Machine learning is a dynamic and rapidly growing research area that plays an important role in many applications over a diverse range of areas including scientific discovery, search technology, finance, natural language, and more. An important goal in machine learning theory is to understand which types of binary classification rules (i.e. Boolean functions) can be efficiently learned from labeled data, and which cannot. This proposal describes a detailed program of theoretical research on understanding the learnability of different types of monotone Boolean functions from uniform random examples.
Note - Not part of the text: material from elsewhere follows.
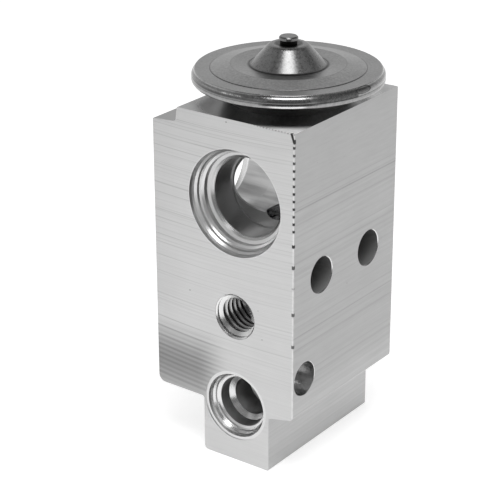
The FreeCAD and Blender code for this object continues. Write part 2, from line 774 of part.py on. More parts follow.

Monotone functions are highly natural from a learning point of view; they are also a central class of functions in computational complexity theory and the analysis of Boolean functions, and the study of their learnability has close connections to these areas.
Recent years have seen exciting advances both on efficient algorithms and on hardness results for learning monotone functions. The PI believes that building on this progress, a fine-grained understanding of the boundary between learnable and unlearnable classes of monotone functions may be within reach. More precisely, the PI will work to show that monotone DNF formulas (depth-2 circuits) are efficiently learnable, while monotone depth-3 circuits are not. Establishing this would be a landmark in our understanding of the learnability of this important class of Boolean functions.
On the positive side the PI will work on a range of intermediate problems, leading up to the goal of obtaining a poly(n)-time algorithm for learning arbitrary poly(n)-term monotone DNF formulas:
* Learning Monotone Decision Trees Better. The PI will analyze a widely used machine learning heuristic for decision tree induction and work to show that it is in fact an efficient algorithm for learning poly(n)-size monotone decision trees.
* Learning Monotone CDNF. Using results and techniques from discrete Fourier analysis of Boolean functions, the PI will work to obtain a polynomial time algorithm for monotone Boolean functions whose CNF (Conjunctive Normal Form) size and DNF (Disjunctive Normal Form) size are both polynomial in n (a broader class than poly(n)-size monotone decision trees).
* Learning Monotone DNF Formulas. The PI has developed an algorithm for learning monotone DNF formulas with a subpolynomial number of terms; using different techniques he has also given a poly(n)-time algorithm that can learn random poly(n)-size monotone DNF formulas. The PI will work to unify these two approaches to obtain a single, more powerful, algorithm for learning monotone DNF.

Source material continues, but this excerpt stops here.